Eleanor Friedberger grew up in west suburban Oak Park, Ill., and now lives in upstate New York, but the heart of her latest album, “Rebound” (Frenchkiss), was shaped in Greece, her ancestral homeland.

In early 2017, the singer-songwriter spent a few weeks in Athens, where things didn’t go exactly as planned.

“At the end of 2016, I’d been traveling like crazy, but whether because of my personal situation or the (presidential) election, I had to keep going,” she says. “I had a loose plan in place. I had spent a lot of time in Greece the last 20 years, but only a few days in Athens. I’d always loved it there. I found someone there to give me Greek lessons, rented a cheap apartment and thought I would write the next album.”

Instead, Friedberger found herself drawn in by the city’s energy and nightlife. She connected with a band, played some shows and hung out at an after-hours club called Rebound. She didn’t write any songs but came home with some lasting impressions that not only filtered into her music but informed her life.

“I was thinking this is your best version of yourself in this place,” she says of Athens. “Not to sound morbid, but I could imagine that I could go there to die. I don’t feel that way about any other place, this kind of peace surrounding you.”

Before leaving for Athens she had bought a cheap Casio keyboard to shake up her songwriting after three solo albums, including a 2016 release, “New View,” steeped in pastoral folk-rock. Typically she’d write lyrics first and then figure out the music on guitar, but this time the music came first and the lyrics followed, post-Athens. The stakes felt a little higher than usual, the approach more personal and philosophical.

“I felt like I was living in a vacuum for a little while,” she says. “But after spending time in Greece, I was trying to write about important things to me. I don’t know if it was because I’m a little older, a little more mature, but it feels that way to me.”

Specific moments from the trip not only provided the album title but informed the songs. The music arrives with a light touch, a contemporary cousin of ’80s synth-pop, but the lyrics feel more vulnerable.

“I’m not a huge sharer in terms of social media,” Friedberger says. “I’m still pretty elusive. I mean, how many selfies can you take? But everything is fair game in terms of writing. I don’t ever feel it’s too much.”

Some big questions underlie many of the songs: Is that all there is? And if so, is that so bad? Or maybe we’ve just been looking in all the wrong places for fulfillment?

“Even though people are saying it’s a poppy album — synthesizers! — the songs for me are so sad,” she says. “I don’t feel in a sad place right now, but these are things you think about. ‘Everything’ is a song making fun of myself for not wanting to compromise in terms of a personal relationship. But the second verse is about a woman I know who is an actress going through that, and it’s feeling so much more weighty to me now. The songs are about trying to make connections to people and not feeling so isolated, and how hard it is to make those real connections.”
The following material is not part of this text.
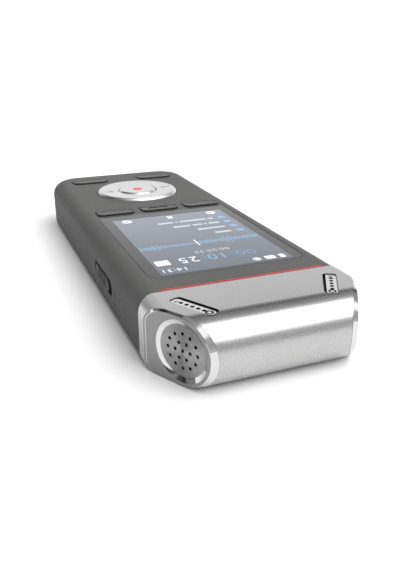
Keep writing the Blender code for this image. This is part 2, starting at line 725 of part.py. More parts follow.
def cap_mesh():
    """The plate that closes a slanted end, chamfered all round, with its recess and spigot."""
    plate = combined(head_block(0, SEAM + GAP / 2), [("INTERSECT", end_slab(CAP_BACK, CAP_FACE))])
    plate = tidy_mesh(plate, join_flats=True)
    inverse = TO_CAP.inverted()

    def on_front_rim(edge):
        return all(abs((inverse @ vert.co).z - CAP_FACE) < 1e-6 for vert in edge.verts)

    plate = bevel_edges(plate, on_front_rim, CAP_CHAMFER, 1)
    spigot = cylinder(SPIGOT_RADIUS, CAP_SPIGOT, CAP_BACK + 0.3 * MM, 48, TO_CAP)
    floor = CAP_FACE - RECESS_DEPTH
    recess = [
        (0, CAP_FACE + OVER), (RECESS_RADIUS, CAP_FACE + OVER), (RECESS_RADIUS, CAP_FACE),
        (RECESS_FLOOR_RADIUS, floor), (RECESS_FLOOR_RADIUS, CAP_SPIGOT - OVER),
        (0, CAP_SPIGOT - OVER)]
    return combined(plate, [("UNION", spigot), ("DIFFERENCE", turned(recess, 48, TO_CAP))])


def grille_mesh():
    """The perforated disc on the floor of the recess."""
    high = CAP_FACE - RECESS_DEPTH
    low = high - GRILLE_THICKNESS
    disc = cylinder(RECESS_FLOOR_RADIUS - GAP, low, high, 48, TO_CAP)
    steps = []
    for count, radius in HOLE_RINGS:
        for i in range(count):
            angle = math.pi + 2 * math.pi * i / count
            place = TO_CAP @ Matrix.Translation(
                (radius * math.cos(angle), radius * math.sin(angle), 0))
            steps.append(("DIFFERENCE", cylinder(HOLE_RADIUS, low - OVER, high + OVER, 10, place)))
    return combined(disc, steps)


def make_head_ends():
    inner, outer = BOOT_RADII
    boot_profile = [
        (inner, BOOT_SPAN[1]), (outer, BOOT_SPAN[1]), (outer, BOOT_SPAN[0]), (inner, BOOT_SPAN[0])]
    pieces = {
        "end_cap": (cap_mesh(), "polished_metal"),
        "mic_grille": (grille_mesh(), "silver_metal"),
        "mic_capsule": (cylinder(CAPSULE_RADIUS, *CAPSULE_SPAN, 32, TO_CAP), "plated_steel"),
        "mic_boot": (turned(boot_profile, 32, TO_CAP, ring=True), "black_rubber"),
    }
    for name, (mesh, finish) in pieces.items():
        left = mirrored(mesh)
        add_part(name + "_right", mesh, finish)
        add_part(name + "_left", left, finish)


def make_head_frame():
    """The plastic core of the head, with a tongue into the body and a way for the wires."""
    block = head_block(SLEEVE_WALL + GAP, SEAM + GAP)
    beyond = end_slab(FRAME_END, 40 * MM)
    tongue = box((-10 * MM, SEAM - 5.5 * MM, 4.4 * MM), (10 * MM, SEAM + 2 * MM, 10.1 * MM))
    passage = box((-7 * MM, SEAM - 7 * MM, 5.6 * MM), (7 * MM, SEAM + 13 * MM, 8.9 * MM))
    frame = combined(block, [
        ("DIFFERENCE", beyond), ("DIFFERENCE", mirrored(beyond)), ("UNION", tongue),
        ("DIFFERENCE", passage)])
    add_part("head_frame", frame, "black_plastic")


# Inside the body

def make_boards():
    low, high = BOARD_Z
    outline = rounded_rectangle(
        (-BOARD_HALF, behind_seam(BOARD_SPAN[1])), (BOARD_HALF, behind_seam(BOARD_SPAN[0])),
        1 * MM, 6.5 * MM, 4)
    board = add_part("main_board", extruded(outline, low, high), "board")
    y = behind_seam(SWITCH_BACK)
    half = SWITCH_BODY[1] / 2 + GAP
    x = HALF - WALL - SWITCH_BODY[0] - 3 * GAP
    boolean(board, box((x, y - half, low - OVER), (HALF, y + half, high + OVER)))
    for x, y in screw_places():
        place = Matrix.Translation((x, y, 0))
        boolean(board, cylinder(BOSS_RADIUS + 0.5 * MM, low - OVER, high + OVER, 16, place))
    outline = rounded_rectangle(
        (-KEY_BOARD_HALF, behind_seam(KEY_BOARD_SPAN[1])),
        (KEY_BOARD_HALF, behind_seam(KEY_BOARD_SPAN[0])), 1 * MM, 5 * MM, 4)
    key_board = add_part("key_board", extruded(outline, *KEY_BOARD_Z), "board")
    for x, y in screw_places():
        place = Matrix.Translation((x, y, 0))
        boolean(key_board, cylinder(BOSS_RADIUS + 0.5 * MM, BOARD_Z[1], DOME_Z[1], 16, place))


def dome_places():
    centre = Vector((0, behind_seam(RING_BACK), 0))
    places = [key_centre(key) for key in KEYS]
    places.append(centre)
    for i in range(4):
        angle = i * math.pi / 2
        places.append(centre + RING_DOME_RADIUS * Vector((math.cos(angle), math.sin(angle), 0)))
    return places


def make_board_parts():
    """The dome sheet on the key board, and the two large chips under the main board."""
    outline = rounded_rectangle(
        (-KEY_BOARD_HALF + 1 * MM, behind_seam(KEY_BOARD_SPAN[1]) + 2 * MM),
        (KEY_BOARD_HALF - 1 * MM, behind_seam(KEY_BOARD_SPAN[0])), 1 * MM, 3 * MM, 3)
    film = extruded(outline, DOME_Z[0] - DOME_FILM, DOME_Z[0])
    domes = [
        ("UNION", cylinder(
            DOME_RADIUS, DOME_Z[0] - DOME_FILM / 2, DOME_Z[1], 14,
            Matrix.Translation((place.x, place.y, 0))))
        for place in dome_places()]
    add_part("dome_sheet", combined(film, domes), "plated_steel")
    chip_top = BOARD_Z[0] - GAP
    for name, (x, back, half_x, half_y, height) in CHIPS.items():
        y = behind_seam(back)
        add_part(name, box(
            (x - half_x, y - half_y, chip_top - height), (x + half_x, y + half_y, chip_top)),
            "black_plastic")


def make_battery():
    battery = box(
        (BATTERY_X[0], behind_seam(BATTERY_SPAN[1]), BATTERY_Z[0]),
        (BATTERY_X[1], behind_seam(BATTERY_SPAN[0]), BATTERY_Z[1]))
    battery = bevel_edges(
        battery, lambda edge: abs(edge.verts[0].co.y - edge.verts[1].co.y) > MM, 1.2 * MM, 3)
    add_part("battery_pack", battery, "battery_foil")


def make_loudspeaker():
    low, high = SPEAKER_Z
    profile = [
        (0, high), (SPEAKER_RADIUS * 0.55, high), (SPEAKER_RADIUS * 0.55, high - 1.4 * MM),
        (SPEAKER_RADIUS, high - 1.4 * MM), (SPEAKER_RADIUS, low),
        (SPEAKER_RADIUS * 0.85, low), (SPEAKER_RADIUS * 0.5, low + 0.8 * MM), (0, low + 0.5 * MM)]
    place = Matrix.Translation((0, behind_seam(SPEAKER_BACK), 0))
    add_part("loudspeaker", turned(profile, 32, place), "black_plastic")


def make_sockets():
    length, width, height = JACK_SIZE
    mouth = -HALF + WALL + GAP
    for name, back in zip(("earphone_socket", "microphone_socket"), JACK_BACKS):
        y = behind_seam(back)
        body = box(
            (mouth, y - width / 2, JACK_HEIGHT - height / 2),
            (mouth + length, y + width / 2, JACK_HEIGHT + height / 2))
        socket = add_part(name, body, "black_plastic")
        place = Matrix.Translation((0, y, JACK_HEIGHT)) @ TO_SIDE
        boolean(socket, cylinder(JACK_BORE, mouth - OVER, mouth + length - 1 * MM, 20, place))
    length, width, height = CARD_SIZE
    y = behind_seam(CARD_BACK)
    card = add_part("card_socket", box(
        (mouth, y - width / 2, CARD_HEIGHT - height / 2),
        (mouth + length, y + width / 2, CARD_HEIGHT + height / 2)), "plated_steel")
    boolean(card, box(
        (mouth - OVER, y - CARD_SLOT[0] / 2, CARD_HEIGHT - CARD_SLOT[1] / 2),
        (mouth + length - 1 * MM, y + CARD_SLOT[0] / 2, CARD_HEIGHT + CARD_SLOT[1] / 2)))
    width, length, height = USB_SIZE
    end = FAR_END + 0.4 * MM
    wall = 0.3 * MM
    tongue = 0.35 * MM
    usb = add_part("usb_socket", box(
        (-width / 2, end, USB_HEIGHT - height / 2),
        (width / 2, end + length, USB_HEIGHT + height / 2)), "plated_steel")
    for side in (-1, 1):
        faces = sorted((USB_HEIGHT + side * tongue, USB_HEIGHT + side * (height / 2 - wall)))
        boolean(usb, box(
            (-width / 2 + wall, end - OVER, faces[0]),
            (width / 2 - wall, end + length - 1 * MM, faces[1])))


clear_scene()
PARTS = new_collection("dictation_recorder")
CUTTERS = new_collection("cutters")
MATERIALS = {name: make_material(name, *finish) for name, finish in FINISHES.items()}

make_front_housing()
make_rear_housing()
make_accent_strip()
make_case_screws()
make_display()
make_keys()
make_ring_and_button()
make_slide_switch()
make_head_sleeve()
make_slot_grilles()
make_head_ends()
make_head_frame()
make_boards()
make_board_parts()
make_battery()
make_loudspeaker()
make_sockets()

for part in PARTS.objects:
    part.data.shade_smooth()
    part.data.set_sharp_from_angle(angle=math.radians(35))
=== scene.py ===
"""Looks of the pocket dictation recorder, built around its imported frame.

Metres, in the frame of the CAD model: +Z out of the display, +Y toward the microphone head,
+X to the right when facing the display.
"""
import math

import bmesh
import bpy
from mathutils import Matrix, Vector


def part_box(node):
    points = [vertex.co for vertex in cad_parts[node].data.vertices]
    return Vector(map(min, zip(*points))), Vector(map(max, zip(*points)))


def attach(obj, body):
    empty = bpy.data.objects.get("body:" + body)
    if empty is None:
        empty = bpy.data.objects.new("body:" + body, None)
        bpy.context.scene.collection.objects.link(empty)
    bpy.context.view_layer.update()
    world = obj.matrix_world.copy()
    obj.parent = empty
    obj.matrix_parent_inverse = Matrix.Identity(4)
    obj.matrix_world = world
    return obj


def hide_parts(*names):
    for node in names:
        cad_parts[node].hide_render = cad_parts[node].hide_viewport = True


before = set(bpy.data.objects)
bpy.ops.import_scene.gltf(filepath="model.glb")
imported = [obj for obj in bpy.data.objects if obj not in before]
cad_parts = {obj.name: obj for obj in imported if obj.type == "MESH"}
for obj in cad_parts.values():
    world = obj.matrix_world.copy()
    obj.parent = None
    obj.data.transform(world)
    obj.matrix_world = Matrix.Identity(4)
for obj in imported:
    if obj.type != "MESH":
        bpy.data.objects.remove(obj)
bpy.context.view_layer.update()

MM = 0.001

# Edges of the CAD pieces that everything here is placed from
front_low, front_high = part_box("front_housing")
rear_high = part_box("rear_housing")[1]
sleeve_low, sleeve_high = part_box("head_sleeve")
window_low, window_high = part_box("display_window")
ring_low, ring_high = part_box("nav_ring")
button_low, button_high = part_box("record_button")

HALF = front_high.x
TOP = sleeve_high.z
MIDDLE = TOP / 2
FAR_END = front_low.y
SEAM = (front_high.y + sleeve_low.y) / 2
NOSE_TIP = sleeve_high.y
PARTING = (rear_high.z + front_low.z) / 2
RING_CENTRE = (ring_low + ring_high) / 2

# Shell
WALL = 1.4 * MM
FRONT_WALL = 2.0 * MM
TOP_ROUND = 4.0 * MM
BACK_ROUND = 1.9 * MM
FAR_CORNER = 9.0 * MM
HAIRLINE = 0.05 * MM        # half of the fine line left between shells
SWITCH_MARKS = (SEAM - 41.8 * MM, SEAM - 18.0 * MM)     # dashes beside the slide switch
KEY_FLANGE = 0.7 * MM       # how far a key's flange reaches past its cap
SOCKET_MOUTH = 2.2 * MM     # radius

# Head
SLANT = math.radians(30)
SLANT_POINT = Vector((17.97 * MM, SEAM + 11.53 * MM, MIDDLE))
NOSE_START = SLANT_POINT.y
SHOULDER = (3.2 * MM, 4.0 * MM)
SLEEVE_WALL = 1.0 * MM
CAP_FACE = 0.13 * MM         # level of the plate's face at its centre, along the normal
FACE_SLOPE = 0.032           # the face rises toward the nose
RIM = -0.50 * MM             # level where the sleeve ends and the plate begins
RIM_SLOPE = -0.028           # the sleeve's end falls away toward the nose
CAP_TAPER = 0.24 * MM
RECESS_RADIUS = 6.1 * MM
FLOOR_RADIUS = 5.25 * MM
CAP_FLOOR = -0.30 * MM       # level of the perforated disc in its recess
SLOT_LENGTH = 10.1 * MM
SLOT_WIDTH = 2.8 * MM
CAP_POINTS = 160
OVER = 2.0 * MM              # how far cutting tools reach past what they cut

TO_SIDE = Matrix(((0, 0, 1, 0), (1, 0, 0, 0), (0, 1, 0, 0), (0, 0, 0, 1)))
TO_END = Matrix(((1, 0, 0, 0), (0, 0, -1, 0), (0, 1, 0, 0), (0, 0, 0, 1)))
TO_CAP = Matrix.Translation(SLANT_POINT) @ Matrix((
    (-math.sin(SLANT), 0, math.cos(SLANT), 0),
    (math.cos(SLANT), 0, math.sin(SLANT), 0),
    (0, 1, 0, 0),
    (0, 0, 0, 1),
))
FLIP_X = Matrix.Diagonal((-1, 1, 1, 1))


# ---------------------------------------------------------------- mesh helpers

def mesh_from(work, name="shape"):
    mesh = bpy.data.meshes.new(name)
    work.to_mesh(mesh)
    work.free()
    return mesh


def tidy(mesh, join_flats=False):
    """Weld the mesh and turn its faces outward; join_flats makes each flat one face."""
    work = bmesh.new()
    work.from_mesh(mesh)
    bmesh.ops.remove_doubles(work, verts=work.verts, dist=1e-6)
    if join_flats:
        bmesh.ops.dissolve_limit(
            work, angle_limit=math.radians(0.3), verts=work.verts, edges=work.edges)
    bmesh.ops.recalc_face_normals(work, faces=work.faces)
    work.to_mesh(mesh)
    work.free()
    return mesh


def lofted(rings, ring=False, turn=Matrix.Identity(4)):
    """A closed skin over rings of equally many points; ring joins the last to the first."""
    work = bmesh.new()
    loops = [[work.verts.new(turn @ Vector(point)) for point in points] for points in rings]
    count = len(loops[0])
    pairs = list(zip(loops, loops[1:]))
    if ring:
        pairs.append((loops[-1], loops[0]))
    for lower, upper in pairs:
        for i in range(count):
            j = (i + 1) % count
            work.faces.new((lower[i], lower[j], upper[j], upper[i]))
    if not ring:
        work.faces.new(loops[0][::-1])
        work.faces.new(loops[-1])
    return tidy(mesh_from(work))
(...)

Friedberger started making albums with her brother, Matt, in Fiery Furnaces in 2003 and began a solo career eight years later. That personal arch has been on her mind as she travels across the country and plays the new songs for fans, some of whom have grown up with her music.

“The first Fiery Furnaces record came out 15 years ago, and I’ve been driving the same van we used back then,” she says. It finally gave out while chugging through the desert on the way to Phoenix with 246,000 miles on the odometer. “I wanted this tour to be the swan song of the van, get it around the country one more time before I retired it. But we needed to ditch it in the sand — 15 years is a good run.”

Friedberger laughs when she’s asked to envision her run for the next 15 years. “I don’t even know what I’m going to be doing in January,” she says. “I’m 42 years old and it’s crazy that I have that lack of planning and projection. But having that mindset of not knowing what’s next has probably allowed me to do this for so long.”

There’s at least one thing about which she has no doubt.

“This is what I was meant to do,” she says. “The Furnaces — what was I even doing? You try to put yourself in how you were thinking when you were 30. I wasn’t doing what I didn’t want to do, but this (her solo career) feels better. I think Matt wanted to do other stuff too. When you’re with someone else in a band you both have to make some compromises. But getting to do what I want to do, that obviously feels good and better, just growing as a songwriter, and wanting to do that more and more.

“I enjoy the process of writing and recording more than I ever have,” she says. “No matter what’s going on in the industry right now, it’s the writing, and feeling more clear about what I’m writing, that really motivates me to keep going.”